Monday 12 August 2013

The long road

Some say it was a thousand years ago that a group of people from the Indian sub-continent began a westward trek that took them eventually across almost the whole of Europe, and into Britain in about 1500. http://www.bbc.co.uk/kent/voices/romany_roots.shtml

On their long journey, they encountered enslavement, forced labour, and attempted extermination by he Nazis.

Attitudes towards the Romany and other Traveller people in this country remain at best ambivalent or stereotyped and at worst unashamedly racist. An example of the most extreme racism, which absolutely refuses to see the Romany person as a human being with feelings, family and a point of view is the Dorset reaction to the annual migration through Bournemouth, Poole and much of rural Dorset of groups of Travellers following traditional patterns of migration in search of work.

 On the 10th August, the headline in the local press read, “We are doing all we can to stop illegal camps, say councils”, and the leader of Bournemouth Council was quoted as saying, “Our strict safeguarding, inhospitable attitude and better defences should help residents feel reassured that we are doing absolutely everything we can to ensure they are inconvenienced as little as possible.”

If this degree of hatred and intolerance were directed at any other group in society, it would be widely seen as intolerable, and there might even be prosecutions under equality laws.  As far as I could see, nobody except the Traveller community group  Kushti Bok pointed out that, if there were no legal sites, Travellers were bound to end up on illegal encampments.  Or is this too logical for politicians pandering to racist hysteria in the press?

The apparent good news that a temporary camp has been set up is soon revealed, in the same story, as simply a ploy to give the police powers they otherwise wouldn’t have.

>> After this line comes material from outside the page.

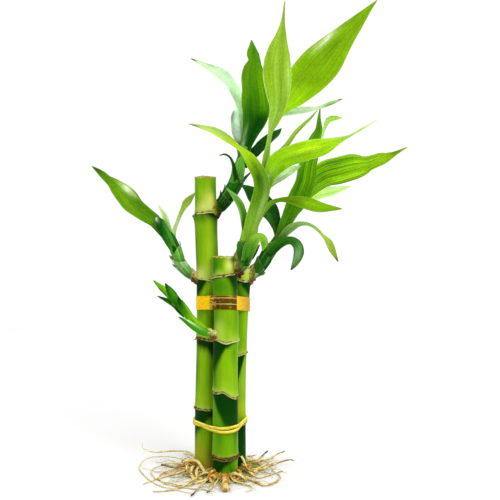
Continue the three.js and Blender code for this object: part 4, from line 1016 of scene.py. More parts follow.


All credit to Jenny Awford, who took the trouble to interview the Kushti Bok director, one 66-year-old Romany woman and the chief officer of Dorset Race Equality Council. Jenny’s headline was “Councils have “completely failed us”, say travellers.

It’s not just the councils, though, is it?  Where are the local community groups urging the councils to provide refuse collections for temporary camps?  If there isn’t any refuse collection, can you really be surprised if rubbish is left behind?

Where are the human rights groups, arguing for everyone’s right to have somewhere to sleep?


And, most shameful of all, where are the churches standing alongside the rejected outsider in compassionate solidarity? And where are the Christians pointing out that every single human being is of infinite value, because we’re all made in God’s image?

Jesus weeps.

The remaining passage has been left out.